Здесь пришло осознание простого факта: каждый город — это не набор достопримечательностей, не музеи и не улицы, не развалины и не мосты. И даже не люди. Город — это всё вместе. Церкви высятся над крышами старинных домов, на этих крышах сидят голуби, лениво наблюдая за людьми, спешащими по разбитым тротуарам не в музей Пушкина, а в соседний магазин… Сотни людей окружены сотнями деталей и мелочей, на которые они сами зачастую не обращают внимания. Заметить эти детали, собрать воедино, составить из них портрет города как единого существа, живого, живущего, настоящего… — это оказалось чрезвычайно интересно и важно.

Выезжая из Торжка в сторону Старицы, мы остановились у развалин какой-то церкви. Ни таблички с названием, ни ограды. Мы побродили вокруг, продрались через бурьян к кирпичным стенам — ничего. Спросили прохожего — что за церковь? Мужичок пожал плечами: «Кто его знает, давно тут стоит»… Потом ткнул пальцем в сторону колокольни и добавил: «С этой стороны немцы наступали. Вон там, сверху, окна кирпичами заложены». Указал нам на то, что мы сами не заметили — действительно, окна верхнего яруса колокольни, обращённые к дороге, были когда-то превращены в узкие пулемётные гнезда. Похожие бойницы мы потом нашли на нижнем ярусе. Эта деталь — забытые бойницы в забытой церкви крошечного Торжка — внезапно соединила всё: и древнюю историю города, и горечь войны, и даже меланхолию здешних пейзажей и жителей.
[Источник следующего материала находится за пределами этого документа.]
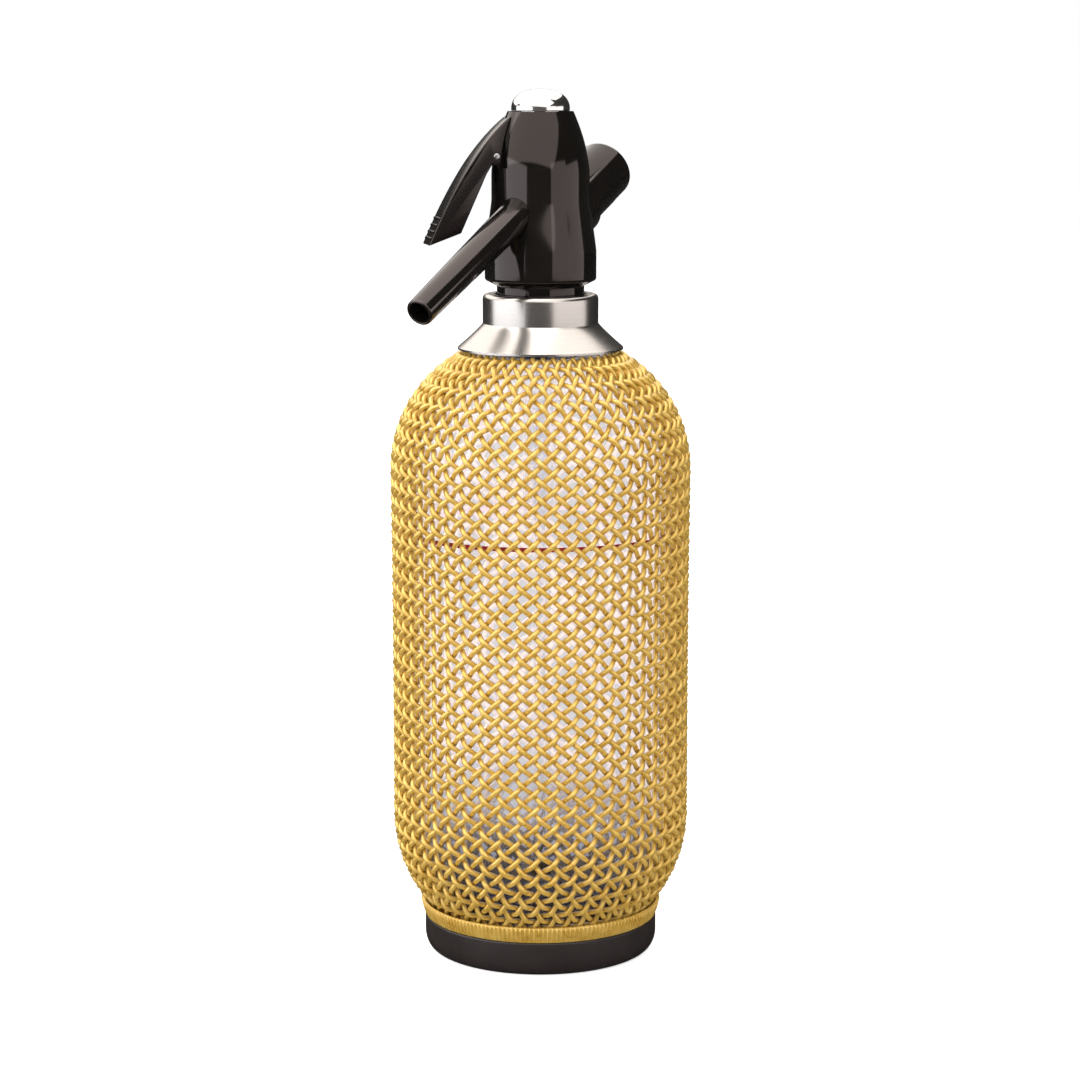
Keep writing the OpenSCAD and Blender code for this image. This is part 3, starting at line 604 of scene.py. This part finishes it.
def settled(obj):
    """Applies the object's modifiers, and returns it with the plain result."""
    evaluated = obj.evaluated_get(bpy.context.evaluated_depsgraph_get())
    result = bpy.data.meshes.new_from_object(evaluated)
    obj.modifiers.clear()
    old, obj.data = obj.data, result
    bpy.data.meshes.remove(old)
    return obj


def combine(obj, operation, parts):
    """Cuts the parts from the object, or adds them to it."""
    tools = []
    for mesh in parts:
        tool = link("tool", mesh)
        step = obj.modifiers.new("combine", "BOOLEAN")
        step.operation, step.solver, step.object = operation, "EXACT", tool
        tools.append(tool)
    settled(obj)
    for tool in tools:
        bpy.data.objects.remove(tool)
    return obj


def bevelled(obj, width, segments, limit):
    """Rounds the edges that are sharper than a limit in degrees."""
    step = obj.modifiers.new("bevel", "BEVEL")
    step.width, step.segments = width * MM, segments
    step.limit_method, step.angle_limit = "ANGLE", math.radians(limit)
    step.use_clamp_overlap = True
    return settled(obj)


def placed(mesh, matrix):
    mesh.transform(matrix)
    return mesh


def dress(obj, body, material, slot, *nodes):
    """Gives a finished piece its body and its finish, and hides the nodes that it stands for."""
    obj.data.materials.clear()
    obj.data.materials.append(material)
    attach(obj, body)
    if nodes:
        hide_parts(*nodes)
    return obj


# ------------------------------------------------------ geometry nodes
def strands_tree():
    """Geometry nodes: the object's edges become a path, a round strand is swept
    along it, and copies of the strand stand evenly round Z."""
    tree = bpy.data.node_groups.new("strands_round_axis", "GeometryNodeTree")
    face = tree.interface
    face.new_socket("Path", in_out="INPUT", socket_type="NodeSocketGeometry")
    for name, kind, value in (("Strands", "NodeSocketInt", 1),
                              ("Radius", "NodeSocketFloat", 0.001),
                              ("Sides", "NodeSocketInt", 6)):
        face.new_socket(name, in_out="INPUT", socket_type=kind).default_value = value
    face.new_socket("Material", in_out="INPUT", socket_type="NodeSocketMaterial")
    face.new_socket("Strands", in_out="OUTPUT", socket_type="NodeSocketGeometry")
    new, join = tree.nodes.new, tree.links.new
    given, out = new("NodeGroupInput"), new("NodeGroupOutput")
    curve = new("GeometryNodeMeshToCurve")
    profile = new("GeometryNodeCurvePrimitiveCircle")
    sweep = new("GeometryNodeCurveToMesh")
    sweep.inputs["Fill Caps"].default_value = True
    points = new("GeometryNodePoints")
    index = new("GeometryNodeInputIndex")
    share = new("ShaderNodeMath")
    share.operation = "DIVIDE"
    angle = new("ShaderNodeMath")
    angle.operation = "MULTIPLY"
    angle.inputs[1].default_value = math.tau
    turn = new("ShaderNodeCombineXYZ")
    copies = new("GeometryNodeInstanceOnPoints")
    real = new("GeometryNodeRealizeInstances")
    soft = new("GeometryNodeSetShadeSmooth")
    paint = new("GeometryNodeSetMaterial")
    join(given.outputs["Path"], curve.inputs["Mesh"])
    join(given.outputs["Sides"], profile.inputs["Resolution"])
    join(given.outputs["Radius"], profile.inputs["Radius"])
    join(curve.outputs["Curve"], sweep.inputs["Curve"])
    join(profile.outputs["Curve"], sweep.inputs["Profile Curve"])
    join(given.outputs["Strands"], points.inputs["Count"])
    join(index.outputs["Index"], share.inputs[0])
    join(given.outputs["Strands"], share.inputs[1])
    join(share.outputs[0], angle.inputs[0])
    join(angle.outputs[0], turn.inputs["Z"])
    join(points.outputs["Points"], copies.inputs["Points"])
    join(sweep.outputs["Mesh"], copies.inputs["Instance"])
    join(turn.outputs[0], copies.inputs["Rotation"])
    join(copies.outputs["Instances"], real.inputs["Geometry"])
    join(real.outputs["Geometry"], soft.inputs["Geometry"])
    join(soft.outputs["Geometry"], paint.inputs["Geometry"])
    join(given.outputs["Material"], paint.inputs["Material"])
    join(paint.outputs["Geometry"], out.inputs["Strands"])
    return tree


STRANDS = strands_tree()


def strands(name, paths, count, radius, sides, material):
    """Sweeps a round strand along each path, and repeats them round Z."""
    points, edges = [], []
    for path in paths:
        edges += [(len(points) + i, len(points) + i + 1) for i in range(len(path) - 1)]
        points += [tuple(v * MM for v in p) for p in path]
    mesh = bpy.data.meshes.new(name)
    mesh.from_pydata(points, edges, [])
    obj = link(name, mesh)
    step = obj.modifiers.new("strands", "NODES")
    step.node_group = STRANDS
    wanted = {"Strands": count, "Radius": radius * MM, "Sides": sides, "Material": material}
    for item in STRANDS.interface.items_tree:
        if item.in_out == "INPUT" and item.name in wanted:
            step[item.identifier] = wanted[item.name]
    return settled(obj)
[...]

Самое странное, что этот качественный «перещёлк» в мозгу я почувствовал, но в тот момент ничего не смог с ним сделать. Не смог снять Торжок так, как сделал бы сейчас. Значит, нужно вернуться. Этому городу я кое-чем обязан.

Соня Бекина, корреспондент

Тяжёлый труд журналиста имеет один несомненный плюс: нас почти везде пускают. Даже на закрытые объекты. Получается, с одной стороны, несправедливо: мы видим гораздо больше, чем простые туристы. С другой стороны, мы имеем возможность показать то, что видели, тысячам людей. Для многих наши рассказы и фотографии — единственная возможность «попасть» на уникальный объект.

Осознавая эту высокую ответственность, к посещению закрытой для туристов Каповой пещеры в башкирском заповеднике «Шульган-Таш» я подготовилась тщательно. Прочла научные статьи про найденные здесь наскальные рисунки эпохи палеолита, посмотрела скудные фотографии в интернете. Но если бы я действительно представляла, что нас там ждёт, я бы подготовилась иначе: взяла бы в поездку резиновые сапоги, старые водонепроницаемые штаны и куртку — чтобы проползти в Бриллиантовый зал пещеры, не боясь изодрать единственный имеющийся комплект походной одежды и новенькие кроссовки.

Побывав внутри Каповой пещеры, я очень хочу туда вернуться и исследовать её сверху донизу. Фотографии способны передать только изображения, но не те удивительные чувства, которые возникают при взгляде на рисунки, сделанные нашими предками около 17 тысяч лет назад. Древние граффити до сих пор отчётливо видны на камнях, рядом с незатейливыми надписями «МГУ» и «Здесь был Вася», оставленными нашими соотечественниками в те недалёкие времена, когда доступ в пещеру был открыт для всех желающих.

Мы часто смотрим на памятники прошлого, но не ощущаем внутреннего родства с их создателями: мы — здесь со своими компьютерами и стиральными машинами, древние люди — там, во тьме непонятно далёких веков, со своими копьями и мамонтами… И, кажется, общий язык найти было бы невозможно. Но универсальный язык рисунка — вот он, перед нами, на скалах пещеры.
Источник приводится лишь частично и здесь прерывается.